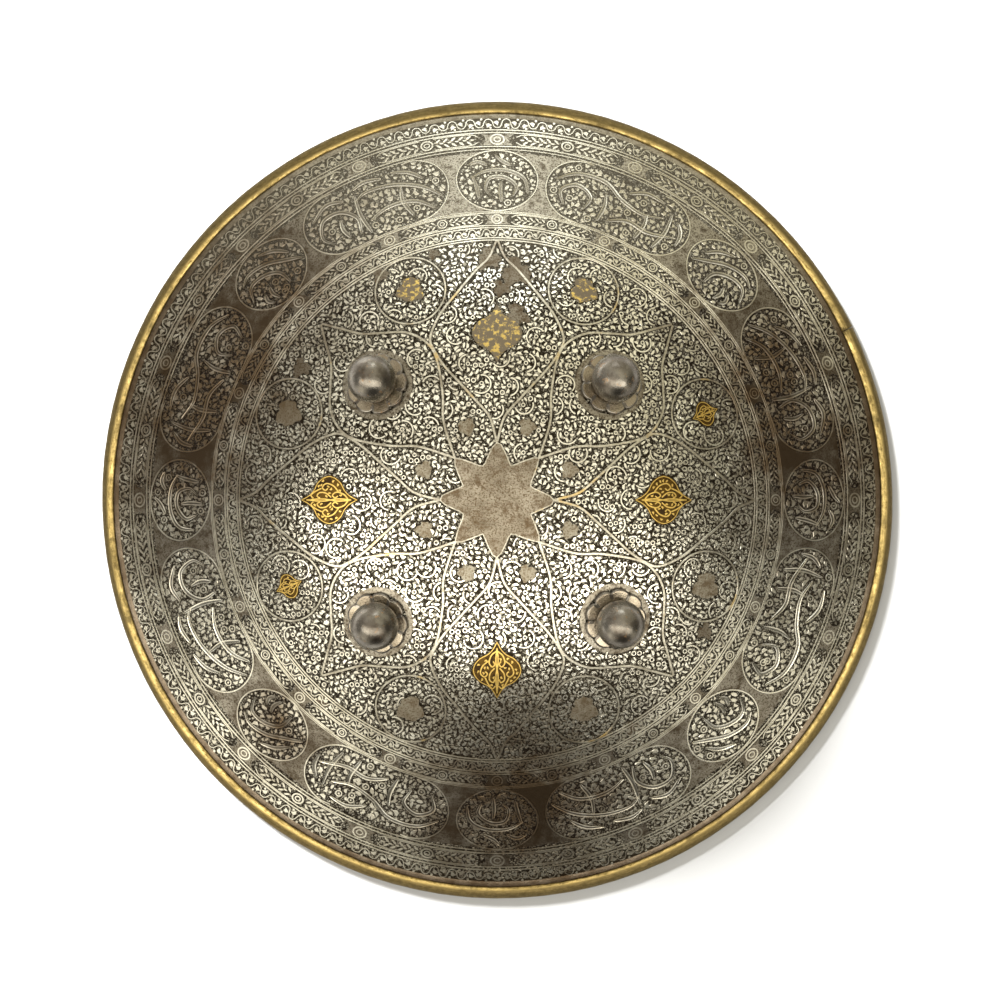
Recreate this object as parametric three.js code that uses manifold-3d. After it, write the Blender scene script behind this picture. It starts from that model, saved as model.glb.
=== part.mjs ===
========
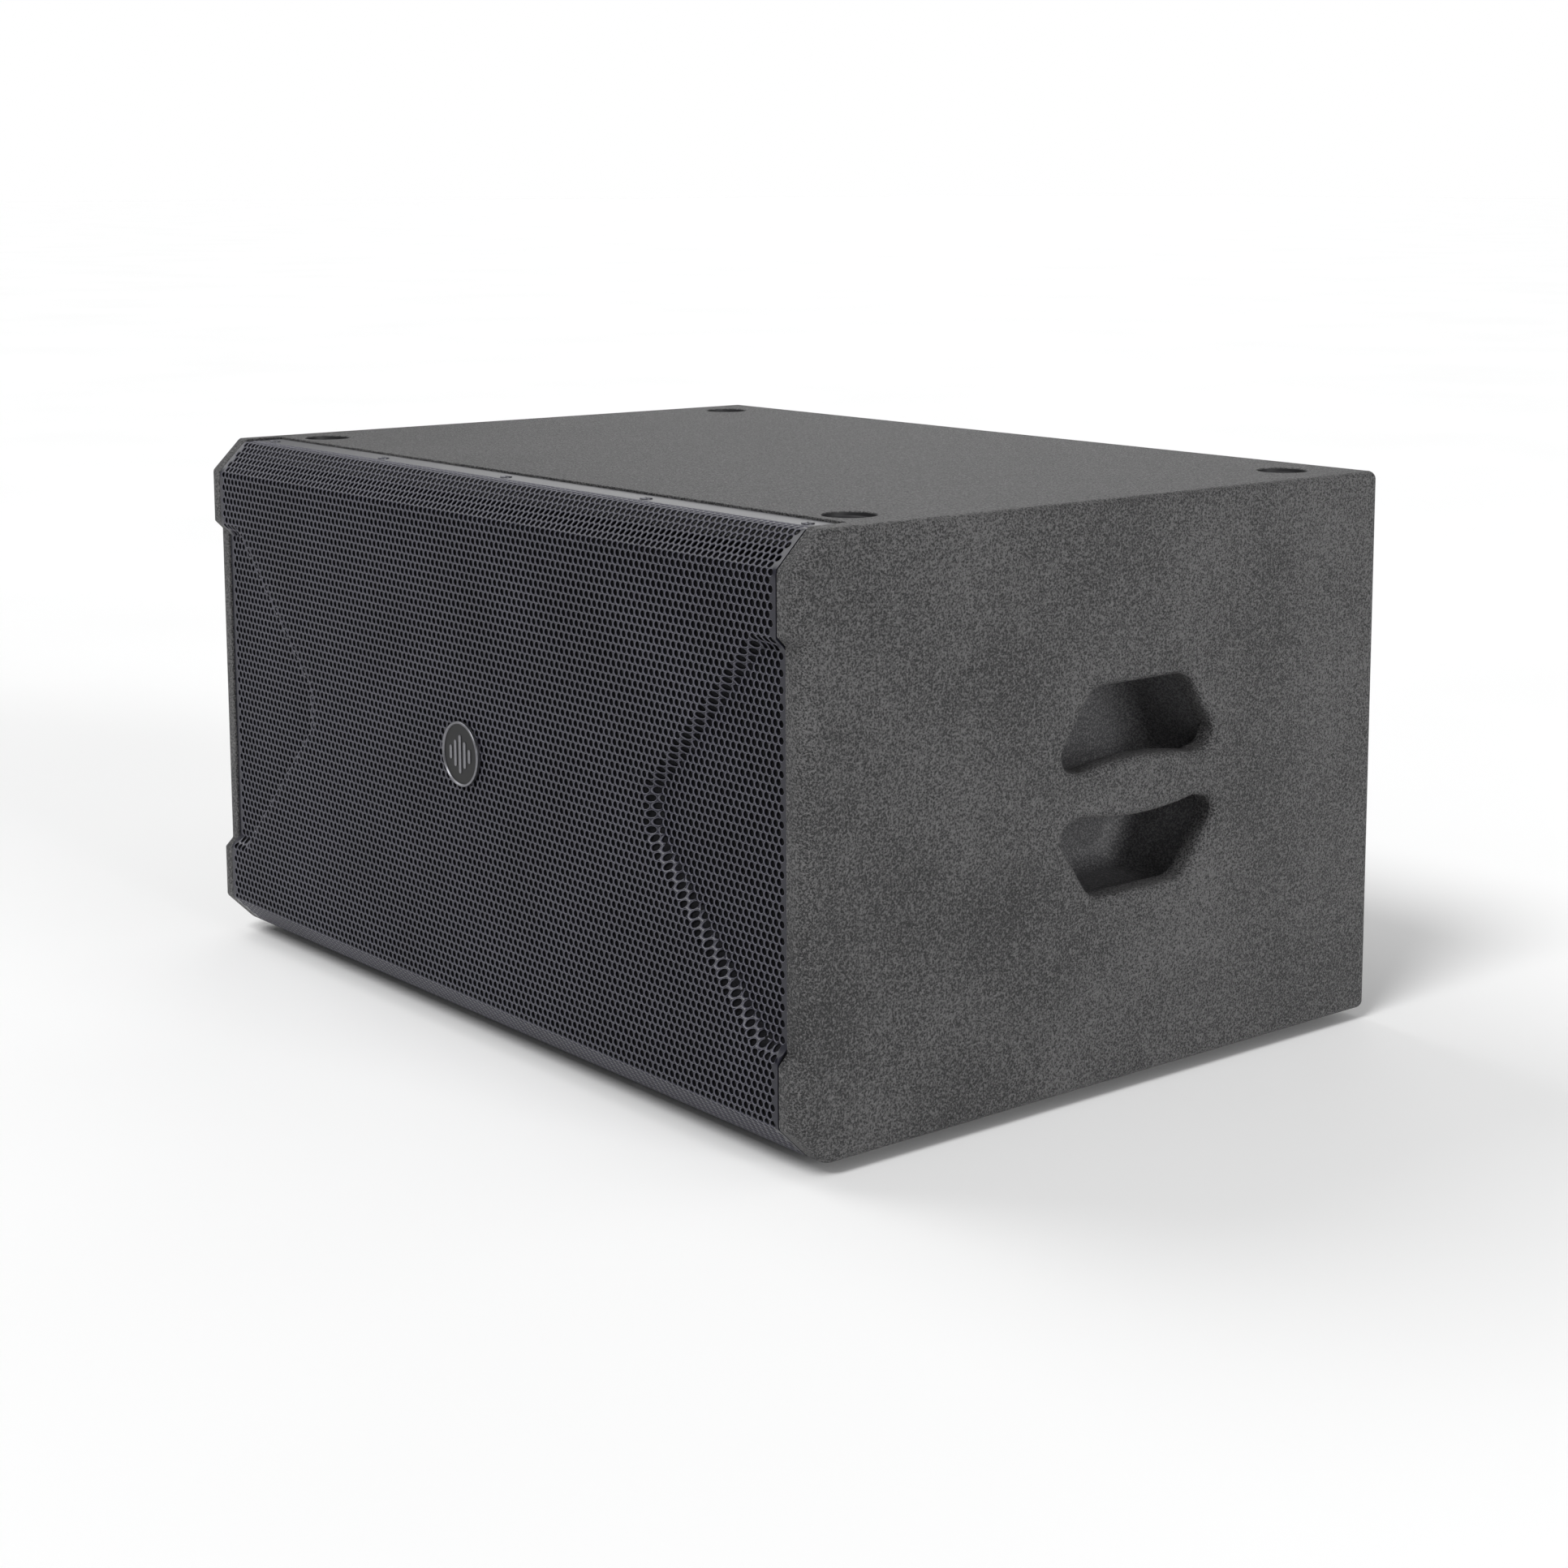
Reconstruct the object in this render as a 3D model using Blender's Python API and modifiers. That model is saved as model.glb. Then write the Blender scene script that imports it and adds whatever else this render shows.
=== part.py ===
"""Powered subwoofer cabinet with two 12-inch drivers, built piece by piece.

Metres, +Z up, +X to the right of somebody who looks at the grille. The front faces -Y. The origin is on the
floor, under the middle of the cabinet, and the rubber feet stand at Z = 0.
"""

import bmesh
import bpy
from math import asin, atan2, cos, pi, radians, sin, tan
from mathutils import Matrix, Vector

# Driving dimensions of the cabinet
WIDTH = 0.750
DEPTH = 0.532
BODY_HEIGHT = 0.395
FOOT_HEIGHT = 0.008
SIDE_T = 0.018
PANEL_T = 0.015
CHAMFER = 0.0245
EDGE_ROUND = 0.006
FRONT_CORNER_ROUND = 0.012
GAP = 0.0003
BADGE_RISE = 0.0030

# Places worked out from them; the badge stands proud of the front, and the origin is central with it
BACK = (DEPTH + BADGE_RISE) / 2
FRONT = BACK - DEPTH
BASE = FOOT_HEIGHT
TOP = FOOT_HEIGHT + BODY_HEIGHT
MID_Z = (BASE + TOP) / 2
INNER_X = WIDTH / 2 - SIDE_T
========
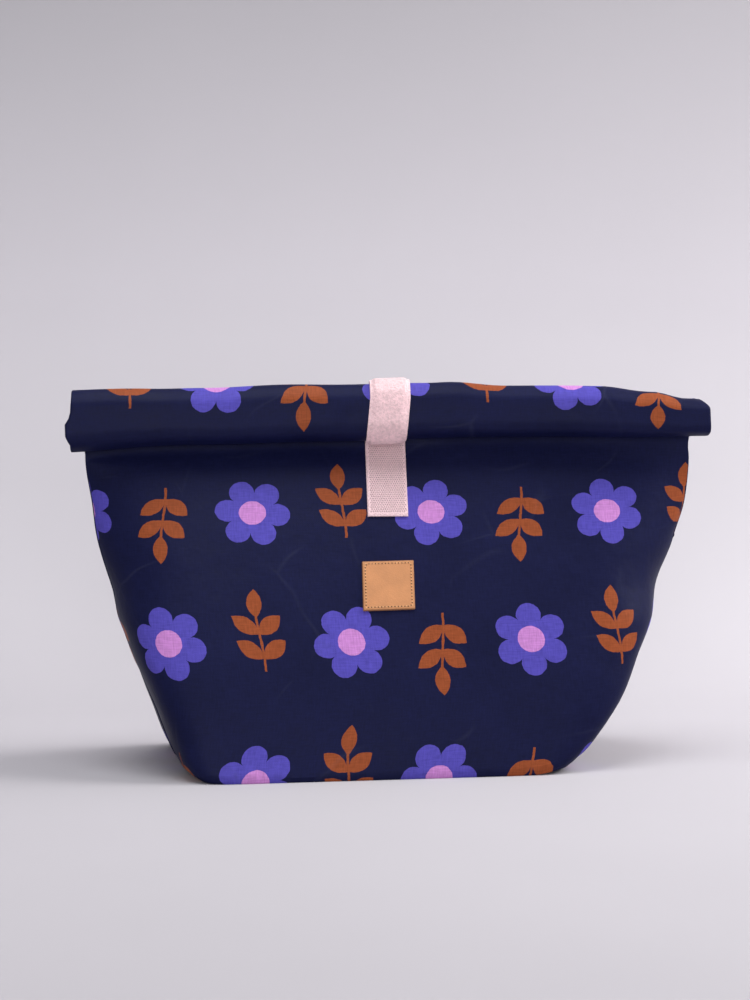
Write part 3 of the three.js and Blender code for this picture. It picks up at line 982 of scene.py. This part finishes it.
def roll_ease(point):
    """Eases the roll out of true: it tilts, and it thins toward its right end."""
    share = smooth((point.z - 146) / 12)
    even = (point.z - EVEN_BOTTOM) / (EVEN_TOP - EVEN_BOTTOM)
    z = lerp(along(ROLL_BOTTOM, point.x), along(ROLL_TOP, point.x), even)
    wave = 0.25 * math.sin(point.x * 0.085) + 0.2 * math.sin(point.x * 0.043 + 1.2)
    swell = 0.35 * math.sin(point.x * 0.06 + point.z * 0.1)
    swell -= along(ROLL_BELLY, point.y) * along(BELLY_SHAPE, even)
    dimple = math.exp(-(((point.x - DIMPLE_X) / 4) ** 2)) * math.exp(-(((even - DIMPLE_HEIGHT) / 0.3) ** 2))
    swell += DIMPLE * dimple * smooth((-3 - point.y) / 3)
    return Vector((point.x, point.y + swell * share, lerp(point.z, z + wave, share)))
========
**WORK REQUIRED**
With the first line being the one containing "Write part 3" and the last line the one containing "return Vector((point.x, point.y", transcribe exactly the lines above that fall in that range.

**EXERCISE RESPONSE**
Write part 3 of the three.js and Blender code for this picture. It picks up at line 982 of scene.py. This part finishes it.
def roll_ease(point):
    """Eases the roll out of true: it tilts, and it thins toward its right end."""
    share = smooth((point.z - 146) / 12)
    even = (point.z - EVEN_BOTTOM) / (EVEN_TOP - EVEN_BOTTOM)
    z = lerp(along(ROLL_BOTTOM, point.x), along(ROLL_TOP, point.x), even)
    wave = 0.25 * math.sin(point.x * 0.085) + 0.2 * math.sin(point.x * 0.043 + 1.2)
    swell = 0.35 * math.sin(point.x * 0.06 + point.z * 0.1)
    swell -= along(ROLL_BELLY, point.y) * along(BELLY_SHAPE, even)
    dimple = math.exp(-(((point.x - DIMPLE_X) / 4) ** 2)) * math.exp(-(((even - DIMPLE_HEIGHT) / 0.3) ** 2))
    swell += DIMPLE * dimple * smooth((-3 - point.y) / 3)
    return Vector((point.x, point.y + swell * share, lerp(point.z, z + wave, share)))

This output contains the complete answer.